▶ [SUPPLIED INFORMATION]:
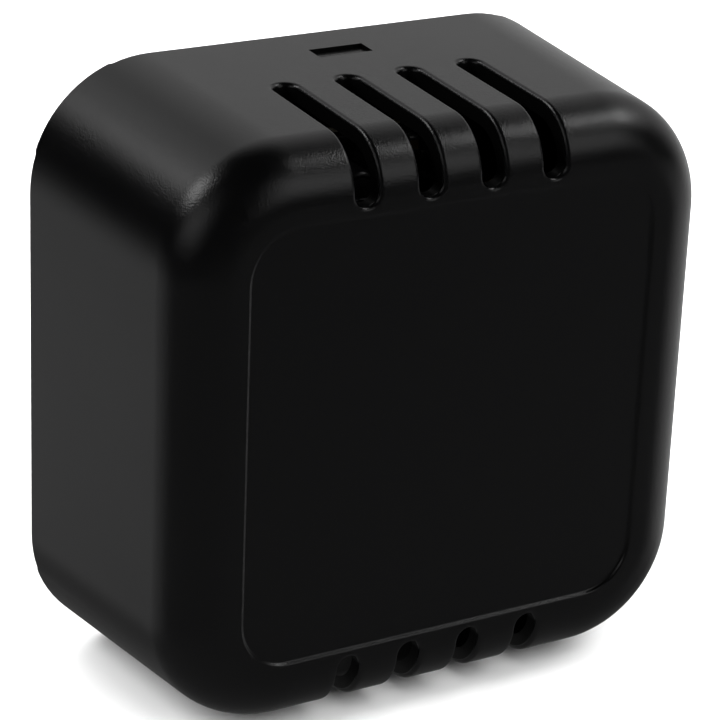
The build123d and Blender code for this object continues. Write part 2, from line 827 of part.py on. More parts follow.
def electrolytic(centre, leads, radius, height):
    """An aluminium can crimped over its seal, scored on top, with two leads through the board."""
    groove_height = board_front + capacitor_groove_height
    with BuildPart() as can:
        with BuildSketch(on_board()):
            with Locations(centre):
                Circle(radius)
        extrude(amount=height)
        fillet(can.faces().filter_by(Axis.Y).edges(), capacitor_top_radius)
        with BuildSketch(Plane.XY.offset(centre[1])):
            with Locations((centre[0] + radius, -groove_height)):
                Circle(capacitor_groove_radius)
        revolve(axis=Axis((centre[0], 0, centre[1]), (0, 1, 0)), mode=Mode.SUBTRACT)
        with BuildSketch(on_board(height)):
            with Locations(centre):
                Rectangle(radius, capacitor_vent_width)
                Rectangle(capacitor_vent_width, radius)
        extrude(amount=-capacitor_vent_depth, mode=Mode.SUBTRACT)
        with BuildSketch(on_board()):
            with Locations(*leads):
                Circle(lead_radius)
        extrude(amount=-lead_length)
    return can.part


input_capacitor = electrolytic(
    input_capacitor_at, input_capacitor_leads, input_capacitor_radius, input_capacitor_height
)
save(input_capacitor, "input_capacitor")
output_capacitor = electrolytic(
    output_capacitor_at, output_capacitor_leads, output_capacitor_radius, output_capacitor_height
)
save(output_capacitor, "output_capacitor")

rectifier = block(rectifier_at, rectifier_width, rectifier_length, rectifier_height, solder_gap, 0.3)
save(rectifier, "bridge_rectifier")
rectifier_lead_parts = gull_leads(
    rectifier_at, left_and_right, rectifier_width / 2, 2, 2.54, 0.6, rectifier_height / 2, 0.7, 0.2
)
save(rectifier_lead_parts, "rectifier_leads")


def leaded_disc(centre, leads, thickness):
    """A dipped disc that stands on edge on two leads."""
    with BuildPart() as disc:
        with BuildSketch(Plane.YZ.offset(centre[0] - thickness / 2)):
            with Locations((-(board_front + disc_standoff + disc_radius), centre[1])):
                Circle(disc_radius)
        extrude(amount=thickness)
        fillet(disc.edges(), disc_edge_radius)
        with BuildSketch(on_board(-lead_length)):
            with Locations(*leads):
                Circle(lead_radius)
        extrude(amount=lead_length + disc_standoff + disc_radius)
    return disc.part


save(leaded_disc(varistor_at, varistor_leads, varistor_thickness), "surge_varistor")
save(leaded_disc(fuse_at, fuse_leads, fuse_thickness), "resettable_fuse")


# ---------------------------------------------------------------- status light and header
with BuildPart() as led:
    with BuildSketch(on_board()):
        with Locations(led_at):
            Circle(led_rim_radius)
    extrude(amount=led_rim_height)
    with BuildSketch(on_board(led_rim_height)):
        with Locations(led_at):
            Circle(led_radius)
    extrude(amount=led_height - led_rim_height)
    fillet(led.faces().sort_by(Axis.Y)[0].edges(), led_radius * 0.95)
    with BuildSketch(on_board()):
        with Locations(*led_leads):
            Rectangle(0.5, 0.5)
    extrude(amount=-lead_length)
save(led.part, "status_light")

with BuildPart() as header_block:
    with BuildSketch(on_board()):
        with Locations(header_at):
            Rectangle(header_block_width, header_count * header_pitch)
        with Locations(*header_pins_at):
            Rectangle(header_pin + 2 * header_pin_fit, header_pin + 2 * header_pin_fit, mode=Mode.SUBTRACT)
    extrude(amount=header_block_height)
save(header_block.part, "service_header")
service_pins = square_pins(header_pins_at, -lead_length, header_pin_height)
save(service_pins, "service_pins")


# ---------------------------------------------------------------- chip resistors and capacitors
def chips(places, height, upright):
    """Small blocks soldered on the board, all turned one way."""
    turned = (chip_width, chip_length) if upright else (chip_length, chip_width)
    with BuildPart() as group:
        with BuildSketch(on_board()):
            with Locations(*places):
                Rectangle(*turned)
        extrude(amount=height)
    return group.part


save(chips(resistors_at, resistor_height, False), "chip_resistors")
save(chips(capacitors_at, capacitor_chip_height, True), "chip_capacitors")
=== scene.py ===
"""Looks of a vented indoor climate sensor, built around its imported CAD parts.

Metres. X runs across the housing, Z is up, the front faces -Y and the wall is at y = 0.
"""
from math import atan, cos, pi, radians, sin, tan

import bmesh
import bpy
from mathutils import Matrix, Vector


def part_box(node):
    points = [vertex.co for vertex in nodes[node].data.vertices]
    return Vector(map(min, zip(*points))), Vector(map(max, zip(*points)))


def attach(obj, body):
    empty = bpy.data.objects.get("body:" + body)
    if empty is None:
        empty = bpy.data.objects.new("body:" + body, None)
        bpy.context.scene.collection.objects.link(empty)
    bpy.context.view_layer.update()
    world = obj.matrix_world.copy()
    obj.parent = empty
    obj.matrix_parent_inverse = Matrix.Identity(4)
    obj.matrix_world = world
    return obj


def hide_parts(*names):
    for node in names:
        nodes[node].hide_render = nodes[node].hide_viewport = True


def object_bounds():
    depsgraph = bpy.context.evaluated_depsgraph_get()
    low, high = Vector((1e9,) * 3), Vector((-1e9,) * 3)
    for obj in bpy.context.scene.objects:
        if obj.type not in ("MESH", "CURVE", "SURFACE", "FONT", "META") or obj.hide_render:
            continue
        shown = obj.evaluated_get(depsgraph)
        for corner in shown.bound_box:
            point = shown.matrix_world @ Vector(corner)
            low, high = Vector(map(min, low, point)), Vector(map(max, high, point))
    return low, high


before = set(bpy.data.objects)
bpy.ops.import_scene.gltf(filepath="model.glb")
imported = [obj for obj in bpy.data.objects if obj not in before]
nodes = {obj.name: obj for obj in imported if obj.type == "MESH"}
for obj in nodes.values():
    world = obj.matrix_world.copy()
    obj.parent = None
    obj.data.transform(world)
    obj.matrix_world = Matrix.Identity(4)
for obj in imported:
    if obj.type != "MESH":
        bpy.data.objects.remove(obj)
cad_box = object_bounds()


# ---------------------------------------------------------------- camera
# A long lens a little above the housing and to its left, so the front, the top and the left
# side all show. The small roll tips the housing by two degrees in the frame.
def place_camera(azimuth, elevation, roll, distance, target, aside, up_shift, lens):
    """Look at a target from a direction, rolled about the line of sight."""
    away = Vector(
        (sin(azimuth) * cos(elevation), -cos(azimuth) * cos(elevation), sin(elevation))
    )
    level = Vector((cos(azimuth), sin(azimuth), 0))
    upright = away.cross(level)
    right = level * cos(roll) + upright * sin(roll)
    up = upright * cos(roll) - level * sin(roll)
    aim = target + level * aside + upright * up_shift
    data = bpy.data.cameras.new("view")
    data.lens = lens
    data.sensor_width = 36
    camera = bpy.data.objects.new("view", data)
    turn = Matrix((right, up, away)).transposed()
    camera.matrix_world = Matrix.Translation(aim + away * distance) @ turn.to_4x4()
    bpy.context.scene.collection.objects.link(camera)
    bpy.context.scene.camera = camera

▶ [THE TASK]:
Copy each line of the data exactly, leaving nothing out.

▶ [SOLUTION]:
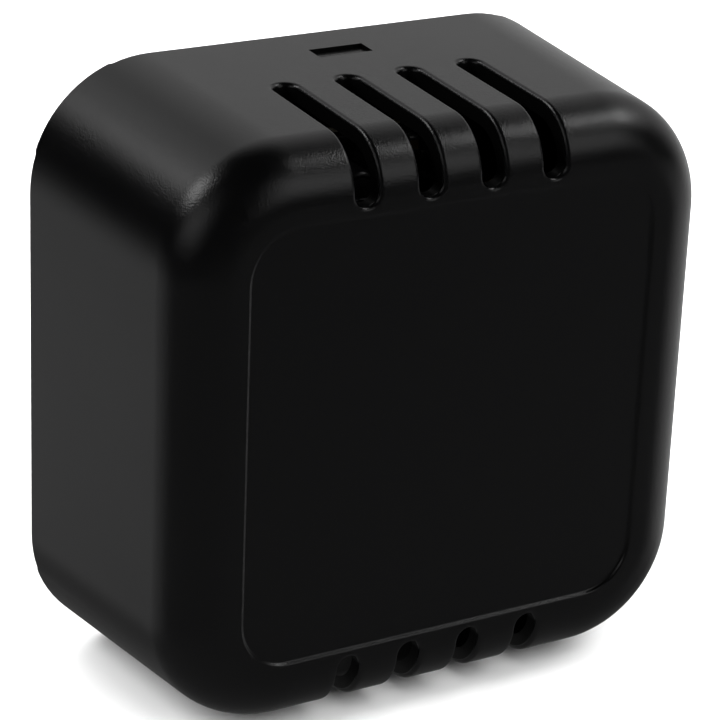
The build123d and Blender code for this object continues. Write part 2, from line 827 of part.py on. More parts follow.
def electrolytic(centre, leads, radius, height):
    """An aluminium can crimped over its seal, scored on top, with two leads through the board."""
    groove_height = board_front + capacitor_groove_height
    with BuildPart() as can:
        with BuildSketch(on_board()):
            with Locations(centre):
                Circle(radius)
        extrude(amount=height)
        fillet(can.faces().filter_by(Axis.Y).edges(), capacitor_top_radius)
        with BuildSketch(Plane.XY.offset(centre[1])):
            with Locations((centre[0] + radius, -groove_height)):
                Circle(capacitor_groove_radius)
        revolve(axis=Axis((centre[0], 0, centre[1]), (0, 1, 0)), mode=Mode.SUBTRACT)
        with BuildSketch(on_board(height)):
            with Locations(centre):
                Rectangle(radius, capacitor_vent_width)
                Rectangle(capacitor_vent_width, radius)
        extrude(amount=-capacitor_vent_depth, mode=Mode.SUBTRACT)
        with BuildSketch(on_board()):
            with Locations(*leads):
                Circle(lead_radius)
        extrude(amount=-lead_length)
    return can.part


input_capacitor = electrolytic(
    input_capacitor_at, input_capacitor_leads, input_capacitor_radius, input_capacitor_height
)
save(input_capacitor, "input_capacitor")
output_capacitor = electrolytic(
    output_capacitor_at, output_capacitor_leads, output_capacitor_radius, output_capacitor_height
)
save(output_capacitor, "output_capacitor")

rectifier = block(rectifier_at, rectifier_width, rectifier_length, rectifier_height, solder_gap, 0.3)
save(rectifier, "bridge_rectifier")
rectifier_lead_parts = gull_leads(
    rectifier_at, left_and_right, rectifier_width / 2, 2, 2.54, 0.6, rectifier_height / 2, 0.7, 0.2
)
save(rectifier_lead_parts, "rectifier_leads")


def leaded_disc(centre, leads, thickness):
    """A dipped disc that stands on edge on two leads."""
    with BuildPart() as disc:
        with BuildSketch(Plane.YZ.offset(centre[0] - thickness / 2)):
            with Locations((-(board_front + disc_standoff + disc_radius), centre[1])):
                Circle(disc_radius)
        extrude(amount=thickness)
        fillet(disc.edges(), disc_edge_radius)
        with BuildSketch(on_board(-lead_length)):
            with Locations(*leads):
                Circle(lead_radius)
        extrude(amount=lead_length + disc_standoff + disc_radius)
    return disc.part


save(leaded_disc(varistor_at, varistor_leads, varistor_thickness), "surge_varistor")
save(leaded_disc(fuse_at, fuse_leads, fuse_thickness), "resettable_fuse")


# ---------------------------------------------------------------- status light and header
with BuildPart() as led:
    with BuildSketch(on_board()):
        with Locations(led_at):
            Circle(led_rim_radius)
    extrude(amount=led_rim_height)
    with BuildSketch(on_board(led_rim_height)):
        with Locations(led_at):
            Circle(led_radius)
    extrude(amount=led_height - led_rim_height)
    fillet(led.faces().sort_by(Axis.Y)[0].edges(), led_radius * 0.95)
    with BuildSketch(on_board()):
        with Locations(*led_leads):
            Rectangle(0.5, 0.5)
    extrude(amount=-lead_length)
save(led.part, "status_light")

with BuildPart() as header_block:
    with BuildSketch(on_board()):
        with Locations(header_at):
            Rectangle(header_block_width, header_count * header_pitch)
        with Locations(*header_pins_at):
            Rectangle(header_pin + 2 * header_pin_fit, header_pin + 2 * header_pin_fit, mode=Mode.SUBTRACT)
    extrude(amount=header_block_height)
save(header_block.part, "service_header")
service_pins = square_pins(header_pins_at, -lead_length, header_pin_height)
save(service_pins, "service_pins")


# ---------------------------------------------------------------- chip resistors and capacitors
def chips(places, height, upright):
    """Small blocks soldered on the board, all turned one way."""
    turned = (chip_width, chip_length) if upright else (chip_length, chip_width)
    with BuildPart() as group:
        with BuildSketch(on_board()):
            with Locations(*places):
                Rectangle(*turned)
        extrude(amount=height)
    return group.part


save(chips(resistors_at, resistor_height, False), "chip_resistors")
save(chips(capacitors_at, capacitor_chip_height, True), "chip_capacitors")
=== scene.py ===
"""Looks of a vented indoor climate sensor, built around its imported CAD parts.

Metres. X runs across the housing, Z is up, the front faces -Y and the wall is at y = 0.
"""
from math import atan, cos, pi, radians, sin, tan

import bmesh
import bpy
from mathutils import Matrix, Vector


def part_box(node):
    points = [vertex.co for vertex in nodes[node].data.vertices]
    return Vector(map(min, zip(*points))), Vector(map(max, zip(*points)))


def attach(obj, body):
    empty = bpy.data.objects.get("body:" + body)
    if empty is None:
        empty = bpy.data.objects.new("body:" + body, None)
        bpy.context.scene.collection.objects.link(empty)
    bpy.context.view_layer.update()
    world = obj.matrix_world.copy()
    obj.parent = empty
    obj.matrix_parent_inverse = Matrix.Identity(4)
    obj.matrix_world = world
    return obj


def hide_parts(*names):
    for node in names:
        nodes[node].hide_render = nodes[node].hide_viewport = True


def object_bounds():
    depsgraph = bpy.context.evaluated_depsgraph_get()
    low, high = Vector((1e9,) * 3), Vector((-1e9,) * 3)
    for obj in bpy.context.scene.objects:
        if obj.type not in ("MESH", "CURVE", "SURFACE", "FONT", "META") or obj.hide_render:
            continue
        shown = obj.evaluated_get(depsgraph)
        for corner in shown.bound_box:
            point = shown.matrix_world @ Vector(corner)
            low, high = Vector(map(min, low, point)), Vector(map(max, high, point))
    return low, high


before = set(bpy.data.objects)
bpy.ops.import_scene.gltf(filepath="model.glb")
imported = [obj for obj in bpy.data.objects if obj not in before]
nodes = {obj.name: obj for obj in imported if obj.type == "MESH"}
for obj in nodes.values():
    world = obj.matrix_world.copy()
    obj.parent = None
    obj.data.transform(world)
    obj.matrix_world = Matrix.Identity(4)
for obj in imported:
    if obj.type != "MESH":
        bpy.data.objects.remove(obj)
cad_box = object_bounds()


# ---------------------------------------------------------------- camera
# A long lens a little above the housing and to its left, so the front, the top and the left
# side all show. The small roll tips the housing by two degrees in the frame.
def place_camera(azimuth, elevation, roll, distance, target, aside, up_shift, lens):
    """Look at a target from a direction, rolled about the line of sight."""
    away = Vector(
        (sin(azimuth) * cos(elevation), -cos(azimuth) * cos(elevation), sin(elevation))
    )
    level = Vector((cos(azimuth), sin(azimuth), 0))
    upright = away.cross(level)
    right = level * cos(roll) + upright * sin(roll)
    up = upright * cos(roll) - level * sin(roll)
    aim = target + level * aside + upright * up_shift
    data = bpy.data.cameras.new("view")
    data.lens = lens
    data.sensor_width = 36
    camera = bpy.data.objects.new("view", data)
    turn = Matrix((right, up, away)).transposed()
    camera.matrix_world = Matrix.Translation(aim + away * distance) @ turn.to_4x4()
    bpy.context.scene.collection.objects.link(camera)
    bpy.context.scene.camera = camera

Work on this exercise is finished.